Amid bid for better pay, Hamilton midwife explains her job
'We want to be paid equitably,' says Christine Sandor about Ontario midwives' human rights complaint
Six hundred and eighty-one Ontario midwifes are arguing for equal pay, after nearly 20 years of minimal salary increases from the province.
Hamilton midwife Christine Sandor, 29, is one of them.
Last Wednesday, Ontario's midwives took legal action against the Ministry of Health and Long-term Care over pay equity and filed a complaint with the province's Human Rights Tribunal.
It calls on the province to double their pay, to almost $200,000 per year, close to what a family doctor makes. In 1994, the province set a midwife’s pay in between a community-health physician and a nurse practitioner, said Sandor. She is a member of the Community Midwives of Hamilton.
Since then, midwives have only seen a 33-per-cent salary increase, whereas physicians and nurse practitioners have received a 74-per-cent increase, despite the fact that midwives’ scope and responsibilities have expanded during the near-20 year period.
The Ontario Association of Midwives also argues that gender has played a role in the lack of pay compensation – midwifery is largely dominated by women.
Each midwife help delivery up to 80 babies a year. They’re on-call 24 hours a day.
Sandor spoke to CBC Hamilton about what her job is like, the personal sacrifices she makes for her work, and why this human rights case is important.
What is a typical day in midwifery like?
Each day is completely different, but in a typical week, we would have one or two days where we’d have clinic, so doing pre-natal appointments for clients. We do all the prenatal care someone would need when they are pregnant. We’d do all their routine blood work and physicals, screening test and ultrasounds. We also do postpartum visits for moms and babies for up to six weeks.
Another typical day, we would be called to a birth and be with someone in labour and delivering their baby during the day or during the night, whenever we are called.
Sometimes we also do home visits, so we're driving around to people’s houses to do visits usually for the first 10 days to two weeks that they’re home with their new baby.
We’re on-call 24 hours a day. In general, we’re on-call for the better part of the week, so sometimes we’re in clinic and have to run out to a birth and sometimes it's quiet.

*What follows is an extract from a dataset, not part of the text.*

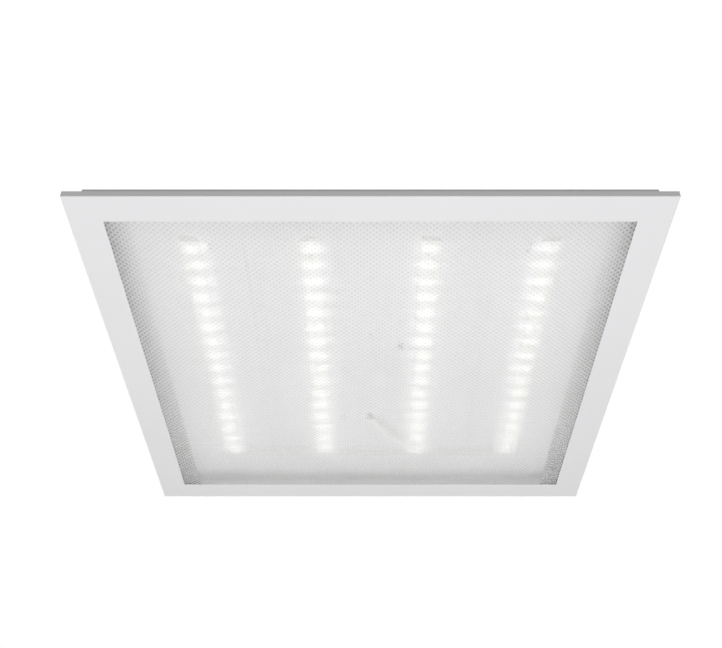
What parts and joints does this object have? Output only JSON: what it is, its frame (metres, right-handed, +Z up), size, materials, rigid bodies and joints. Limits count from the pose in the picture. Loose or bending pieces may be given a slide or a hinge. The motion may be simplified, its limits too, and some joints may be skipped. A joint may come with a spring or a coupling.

Your work is entirely unpredictable. How has that affected your personal life?
I always tell midwifery students that if you think it’s going to be a job where you go to school, become a midwife and that becomes the job you come home from, it’s not going to be like that. It does affect your friends and family.
Learning to live on-call for most of the time that you’re working is something that takes practice, because you need to get used to cancelling plans and your friends and family have to get used to you being not as reliable as you used to be.
I don’t have kids right now, but midwives with kids have to have 24-hour, on-call child care organized if they have a partner who is working also. That’s another aspect of our job that’s different from other health care providers.
What would a clinical appointment with a midwife look like compare to that with a doctor?
Usually the first and second appointments with our client are an hour long, so we go through the model of midwifery care, how our practice is set up, health history, a physical, blood work and then after that our appointments are half an hour long.
Those appointments, we’d do the regular clinical things you’d do at your family doctor and then there is time for discussion about what’s happening during pregnancy, so moms and families understand this is, for example, the blood test I’m recommending and these are the risks.
I want to make sure they have an understanding of what is happening during their care. It would be pretty unusual for me to say, ‘hey, go for this blood work’ and you don’t understand why you’re going.
One thing that midwifes and the people we work with really appreciate is the relationship we’re able to build throughout their pregnancy. So by the time they're ready to have the baby, we know what the expectations are for the birth and what our recommendations are.
Do you feel you’ve been underestimated on the job?
In Hamilton, there is a really excellent relationship between the physicians, nurses and health care providers we interact with. In that sense, I don’t feel like my skills are looked down upon.
In talking to people who aren’t as exposed to midwives or in communities with an established midwifery presence, it can be much more challenging. I think a lot of that stems from not understanding what our scope is, not knowing what our education is, what’s involved in the care we provide. There is a lot of misunderstanding still, even within the health care field.
Do you agree with the argument that the Association is making about pay inequity, that it's because midwifery is a female-dominated profession?
That’s part of it. Now there are a greater proportion of females in the medical profession as physicians, but midwifery is the most female-dominated profession in Ontario.
We provide care only to women, who are healthy, so that’s another part of the gender piece. It’s a very unique career, It’s basically all women providing care to primarily women.
The main point that’s important to make is that we’re not seeking to double our salaries just for the sake of it. We want to be paid equitably in the way the government determined we should be paid 20 years ago.